* [SHORT EXERCISE]:
In the listing below, find every line with the string "empty" and pull it out.

_ _ _

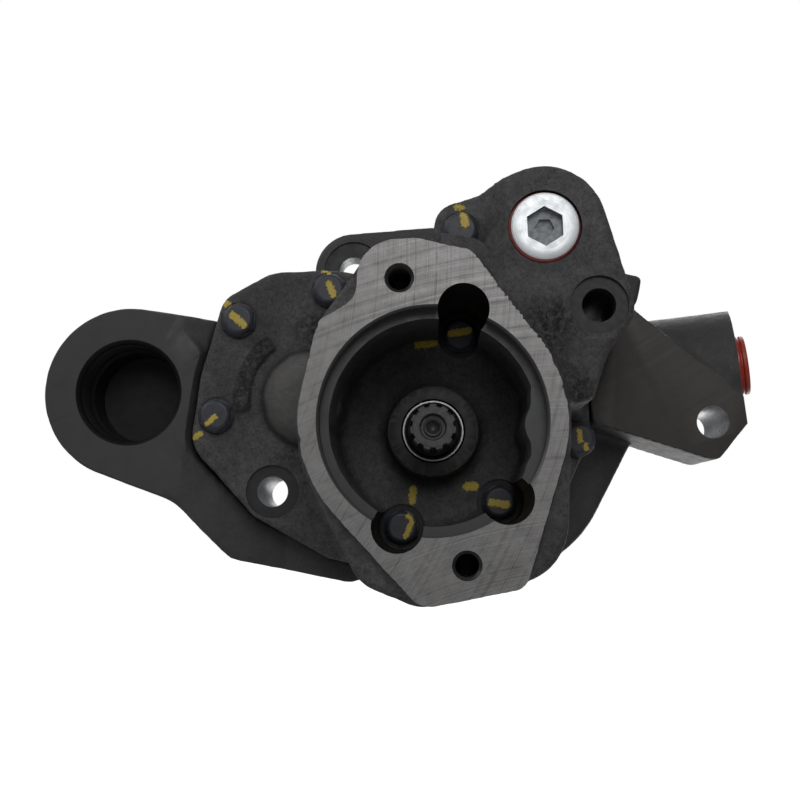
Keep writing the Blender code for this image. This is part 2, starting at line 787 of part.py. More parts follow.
def make_wear_plate(name, front, back, groove_front, groove_back):
    """A figure-of-eight plate with shaft holes and a seal groove in its outer face."""
    radius = CHAMBER_RADIUS - 0.4 * MM
    plate = drum((0, 0), radius, front, back, sides=30, name=name)
    add(plate, drum(IDLER, radius, front, back, sides=30))
    outer, inner = PLATE_SEAL_RADII
    groove = prism(twin_belt(outer + SEAL_ROOM), groove_front, groove_back)
    cut(groove, prism(twin_belt(inner - SEAL_ROOM), groove_front - 1 * MM, groove_back + 1 * MM))
    cut(plate, groove)
    for place in ((0, 0), IDLER):
        cut(plate, drum(place, JOURNAL_RADIUS + 0.5 * MM, front - 1 * MM, back + 1 * MM))
    return plate


def make_loop_seal(name, radii, front, back):
    """A seal that runs round both gear axes, of an outer and an inner radius."""
    outer, inner = radii
    seal = prism(twin_belt(outer), front, back, name)
    cut(seal, prism(twin_belt(inner), front - 1 * MM, back + 1 * MM))
    return seal


def make_plates_and_seals():
    thickness = 3.4 * MM
    groove = 1.4 * MM
    front = JOINT_Y + GAP
    back = CHAMBER_END_Y - GAP - thickness
    rear_face = back + thickness
    front_end = front + thickness
    plates = [
        make_wear_plate("front_wear_plate", front, front_end, front - 1 * MM, front + groove),
        make_wear_plate("rear_wear_plate", back, rear_face, rear_face - groove, rear_face + 1 * MM),
    ]
    sunk = 1.1 * MM
    seals = [
        make_loop_seal("front_plate_seal", PLATE_SEAL_RADII, front - GAP, front + sunk),
        make_loop_seal("rear_plate_seal", PLATE_SEAL_RADII, rear_face - sunk, rear_face + 0.1 * MM),
        make_loop_seal("cover_joint_seal", JOINT_SEAL_RADII, JOINT_Y, JOINT_Y + SEAL_HEIGHT),
    ]
    return plates, seals


def make_shaft_seal(name, radius, front, back):
    """A lip seal: a case with a lip that narrows to the shaft."""
    lip = JOURNAL_RADIUS + 0.2 * MM
    flange = (radius + lip) / 2 + 0.3 * MM
    middle = (front + back) / 2
    profile = [
        (flange, front),
        (radius, front),
        (radius, back),
        (lip + 0.9 * MM, back),
        (lip, middle),
        (flange, front + 1.2 * MM),
    ]
    return turned(name, profile)


def make_circlip():
    """The open spring ring behind the rear shaft seal."""
    front = REAR_HUB_Y - 3 * MM
    back = front + 1.4 * MM
    circlip = bake(ring("rear_seal_circlip", REAR_SEAL_RADIUS, CIRCLIP_INNER_RADIUS, front, back))
    cut(circlip, drum(CIRCLIP_OPENING, CIRCLIP_OPENING_RADIUS, front - 1 * MM, back + 1 * MM, sides=12))
    return circlip


# ---------------------------------------------------------------- fasteners and plugs


def make_screw_mesh(shank_length):
    """A hexagon head screw whose origin is under its head."""
    corner = SCREW_HEAD_FLATS / math.sqrt(3)
    head = drum((0, 0), corner, -SCREW_HEAD_HEIGHT, -1 * MM, sides=6)
    crown = drum((0, 0), corner * 0.82, -SCREW_HEAD_HEIGHT - 0.1 * MM, 0, corner * 1.5, 12)
    combine(head, crown, "INTERSECT")
    add(
        head,
        drum((0, 0), SCREW_HEAD_FLATS / 2 + 0.4 * MM, -1.2 * MM, 0, sides=12),
        drum((0, 0), SCREW_RADIUS, -2 * MM, shank_length, sides=8),
    )
    mesh = head.data
    bpy.data.objects.remove(head)
    return mesh


def make_screws():
    """The eight cover screws. All but the long one share one mesh."""
    seat = PLATE_Y - GAP
    short = make_screw_mesh(SCREW_END_Y - seat)
    lobe_seat = LOBE_SCREW_SEAT_Y - GAP
    places = [(place, seat, short) for place in PLATE_SCREWS + POCKET_SCREWS]
    places.append((LOBE_SCREW, lobe_seat, make_screw_mesh(SCREW_END_Y - lobe_seat)))
    screws = []
    for number, (place, depth, mesh) in enumerate(places, 1):
        screw = link(f"cover_screw_{number}", mesh)
        screw.location = (place[0], depth, place[1])
        screws.append(screw)
    return screws


def make_dowels():
    pins = []
    for number, place in enumerate(DOWELS, 1):
        pin = drum(place, DOWEL_RADIUS, -38 * MM, -18 * MM, sides=12, name=f"dowel_pin_{number}")
        pins.append(pin)
    return pins


def make_outlet_plug():
    """The screw plug with a hexagon socket, flush in its counterbore."""
    front = LOBE_Y - 1 * MM
    under = LOBE_Y + 2.2 * MM
    profile = [
        (0, front),
        (PLUG_FLANGE_RADIUS - 0.6 * MM, front),
        (PLUG_FLANGE_RADIUS, front + 0.6 * MM),
        (PLUG_FLANGE_RADIUS, under),
        (PLUG_THREAD_RADIUS, under),
        (PLUG_THREAD_RADIUS, LOBE_Y + 15 * MM),
        (0, LOBE_Y + 15 * MM),
    ]
    plug = turned("outlet_plug", profile, closed=False)
    plug.location = (OUTLET_PLUG[0], 0, OUTLET_PLUG[1])
    plug = bake(plug)
    cut(plug, drum(OUTLET_PLUG, PLUG_SOCKET_CORNER, front - 1 * MM, front + 8 * MM, sides=6))
    return plug


def make_pressure_cap():
    """The push-in transport cap, made along its own axis and then tilted."""
    lip = CAP_RADIUS + 0.5 * MM
    plug = PRESSURE_BORE_RADIUS - 0.4 * MM
    profile = [
        (0, -CAP_HEIGHT),
        (CAP_RADIUS, -CAP_HEIGHT),
        (CAP_RADIUS, -2.8 * MM),
        (CAP_RADIUS - 0.8 * MM, -2.4 * MM),
        (CAP_RADIUS - 0.8 * MM, -2 * MM),
        (lip, -1.6 * MM),
        (lip, -GAP),
        (plug, -GAP),
        (plug - 0.6 * MM, 12 * MM),
        (0, 12 * MM),
    ]
    cap = bake(turned("pressure_port_cap", profile, 32, closed=False))
    cap.location = PRESSURE_FACE
    cap.rotation_euler = PRESSURE_OUTWARDS.to_track_quat("-Y", "Z").to_euler()
    return cap


# ---------------------------------------------------------------- assembly


def main():
    clear_scene()
    parts = start_collection()
    paint = make_materials()
    root = bpy.data.objects.new("gear_pump_root", None)
    parts.objects.link(root)
    plates, seals = make_plates_and_seals()
    front_seal = make_shaft_seal(
        "front_shaft_seal", FRONT_SEAL_RADIUS, BOSS_Y + GAP, BOSS_Y + 9 * MM
    )
    rear_seal = make_shaft_seal(
        "rear_shaft_seal", REAR_SEAL_RADIUS, REAR_BORE_END_Y + GAP, REAR_HUB_Y - 3.5 * MM
    )
    outer, inner = OUTLET_SEAL_RADII
    outlet_seal = ring("outlet_bore_seal", outer, inner, JOINT_Y, JOINT_Y + SEAL_HEIGHT, OUTLET_PLUG)
    outer, inner = PLUG_RING_RADII
    ring_front, ring_back = LOBE_Y - 0.6 * MM, LOBE_Y + 2 * MM
    plug_ring = ring("outlet_plug_o_ring", outer, inner, ring_front, ring_back, OUTLET_PLUG)
    seals.append(outlet_seal)
    pieces = [
        (paint["cover"], [make_front_cover()]),
        (paint["body"], [make_pump_body()]),
        (paint["steel"], [make_drive_shaft(), make_idler_shaft(), *make_dowels()]),
        (paint["bronze"], [*make_bushes(), *plates]),
        (paint["rubber"], seals),
        (paint["seal_case"], [front_seal, rear_seal, make_circlip()]),
        (paint["screw"], make_screws()),
        (paint["zinc"], [make_outlet_plug()]),
        (paint["red_ring"], [plug_ring]),
        (paint["red_plastic"], [make_pressure_cap()]),
    ]
    for material, group in pieces:
        for piece in group:
            finish(piece, parts, root, material)


main()
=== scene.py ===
"""The looks of a hydraulic gear pump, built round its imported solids.

Frame: metres, origin on the drive shaft's axis in the plane of the rear mounting face, +X to
the right seen from the front, +Z up, +Y towards the rear. Tables are in millimetres.
"""

import math

import bmesh
import bpy
import numpy as np
from mathutils import Matrix, Vector


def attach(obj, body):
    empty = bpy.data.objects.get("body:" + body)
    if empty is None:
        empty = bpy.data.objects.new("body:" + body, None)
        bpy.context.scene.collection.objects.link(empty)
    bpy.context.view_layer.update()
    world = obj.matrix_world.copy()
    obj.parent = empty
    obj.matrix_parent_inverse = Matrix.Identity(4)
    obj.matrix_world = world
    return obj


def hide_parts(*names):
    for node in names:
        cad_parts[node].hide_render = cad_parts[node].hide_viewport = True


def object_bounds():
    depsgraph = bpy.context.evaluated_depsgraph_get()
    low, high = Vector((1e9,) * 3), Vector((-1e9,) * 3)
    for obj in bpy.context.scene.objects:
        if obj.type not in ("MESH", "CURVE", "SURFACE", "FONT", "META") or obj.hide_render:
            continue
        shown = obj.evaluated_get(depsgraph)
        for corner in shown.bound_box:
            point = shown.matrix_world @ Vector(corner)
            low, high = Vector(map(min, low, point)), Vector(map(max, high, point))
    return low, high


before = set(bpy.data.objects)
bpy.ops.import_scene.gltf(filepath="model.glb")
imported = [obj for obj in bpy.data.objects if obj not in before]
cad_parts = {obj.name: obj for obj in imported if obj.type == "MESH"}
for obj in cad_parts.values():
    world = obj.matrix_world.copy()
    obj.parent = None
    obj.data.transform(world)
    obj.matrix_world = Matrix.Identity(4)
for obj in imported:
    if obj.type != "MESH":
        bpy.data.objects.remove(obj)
cad_low, cad_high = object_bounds()

MM = 0.001
TURN = 2 * math.pi
ARC_STEP = math.radians(4)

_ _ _

* [RESPONSE FOR THIS EXERCISE]:
    empty = bpy.data.objects.get("body:" + body)
    if empty is None:
        empty = bpy.data.objects.new("body:" + body, None)
        bpy.context.scene.collection.objects.link(empty)
    obj.parent = empty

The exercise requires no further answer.